L'appello
“I progetti di sviluppo partano dalle periferie”, parla l’arcivescovo di Benevento Accrocca
«I progetti di sviluppo devono partire dalla periferia e andare verso il centro, non viceversa, e i sindaci devono mettere da parte tutti i personalismi e lavorare insieme. Altrimenti la Campania e il resto del Mezzogiorno perderanno un’occasione preziosa come la Strategia nazionale per le aree interne»: Felice Accrocca, arcivescovo di Benevento, spiega i presupposti indispensabili per rilanciare le zone meno sviluppate del Paese. La Snai, nata nel 2014 con l’allora ministro Fabrizio Barca, ha selezionato 72 aree interne, cioè quelle caratterizzate da una distanza di 45/70 minuti dai principali centri di offerta di servizi essenziali (salute, istruzione, mobilità collettiva) ma anche da una grande disponibilità di risorse ambientali (risorse idriche, sistemi agricoli, foreste, paesaggi naturali e umani) e culturali (beni archeologici, insediamenti storici, abbazie, piccoli musei, centri di mestiere).
In Campania ce ne sono quattro: Vallo Di Diano, Cilento interno, alta Irpinia e Tammaro Titerno. La Strategia ha individuato nella collaborazione tra i Comuni il fulcro della buona riuscita dello sviluppo delle aree interne: il pre-requisito per entrarne a far parte della strategia è l’associazionismo intercomunale. «È fondamentale – osserva monsignor Accrocca – I sindaci dei singoli Comuni devono superare quei personalismi che troppo spesso caratterizzano il loro operato unendo le forze per lavorare a un progetto sinergico». In Campania, ma anche nelle altre regioni, campanilismi duri a morire ostacolano spesso la collaborazione tra diversi Comuni ma forse, con la Snai, la situazione sta cominciando a cambiare.

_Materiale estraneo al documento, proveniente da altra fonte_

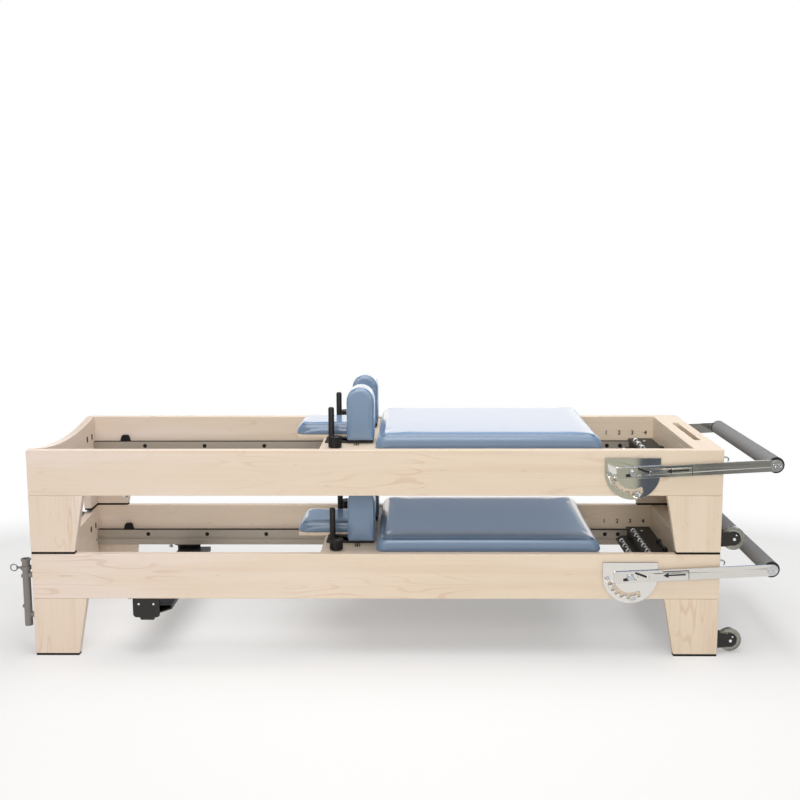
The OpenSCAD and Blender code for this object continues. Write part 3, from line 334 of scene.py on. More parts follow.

«L’avvio della Strategia ha segnato l’occasione per iniziare a parlare di questo problema e tentare di superarlo», riferisce Accrocca. Sono soprattutto i piccoli Comuni a essere molto legati alla loro identità, il che ne condiziona l’impegno anche nel quotidiano. «Seguendo le indicazioni della Snai che suggeriscono di gestire servizi e funzioni in forma associata – racconta il prelato – due amministrazioni del Beneventano avevano deciso di condividere le polizie municipali in modo tale da garantire maggiori controlli sui territori di competenza. Uno dei due sindaci, però, ha subito lamentato il fatto che il capo della polizia fosse stato scelto tra gli agenti dell’altro paese. Ecco, questo tipo di approccio dev’essere superato».
Per porre fine all’individualismo degli enti locali la Chiesa è diventata parte attiva della nuova strategia di sviluppo. «Non vogliamo sostituirci alla politica ma unire – precisa Accrocca – Ho parlato con i sindaci chiedendo loro collaborazione per realizzare progetti utili ai cittadini, non finalizzati ad accrescere il consenso elettorale. Gli amministratori locali devono sviluppare servizi diversi e complementari rispetto a quelli attivi nei paesi limitrofi: per esempio, se uno decide di puntare sulla scuola, l’altro può concentrarsi sugli impianti sportivi. Tutti ne trarrebbero beneficio». E quali sono i progetti fondamentali sui quali investire per rilanciare le aree interne campane? «Occorre valorizzare i nostri punti di forza – risponde Accrocca – e quindi il patrimonio artistico, culturale ed enogastronomico. Ma è essenziale anche il potenziamento della rete delle infrastrutture».
Per far sì che la Snai centri il suo obiettivo, però, è indispensabile una nuova strategia di sviluppo. «Innanzitutto è fondamentale invertire la piramide ed è quello che noi vescovi abbiamo chiesto al presidente della Repubblica Sergio Mattarella nella lettera che gli abbiamo recentemente inviato – spiega monsignor Accrocca – I lavori per costruire una strada, che colleghi un’area interna al centro, non possono partire dal centro perché in questo modo rischiano di non raggiungere la periferia. Se quei lavori partono dalla periferia, invece, sicuramente raggiungeranno il centro perché è impensabile negare servizi fondamentali a una zona di grande forza attrattiva». Ma c’è anche una questione importante che andrebbe rivista e riguarda la distribuzione dei fondi.
«Non trovo corretto il criterio con il quale vengono assegnate le risorse economiche – conclude Accrocca – Il denaro viene ripartito in base al numero di abitanti dell’area beneficiata, ma la popolazione non può essere l’unico parametro. Alcuni centri hanno pochi abitanti, ma una grande mole di interventi da realizzare: non è giusto negare loro le risorse necessarie per la realizzazione dei progetti solo perché il numero di abitanti è esiguo. Ecco, se le amministrazioni cambiano approccio, le aeree interne diventeranno davvero punti di forza del Paese».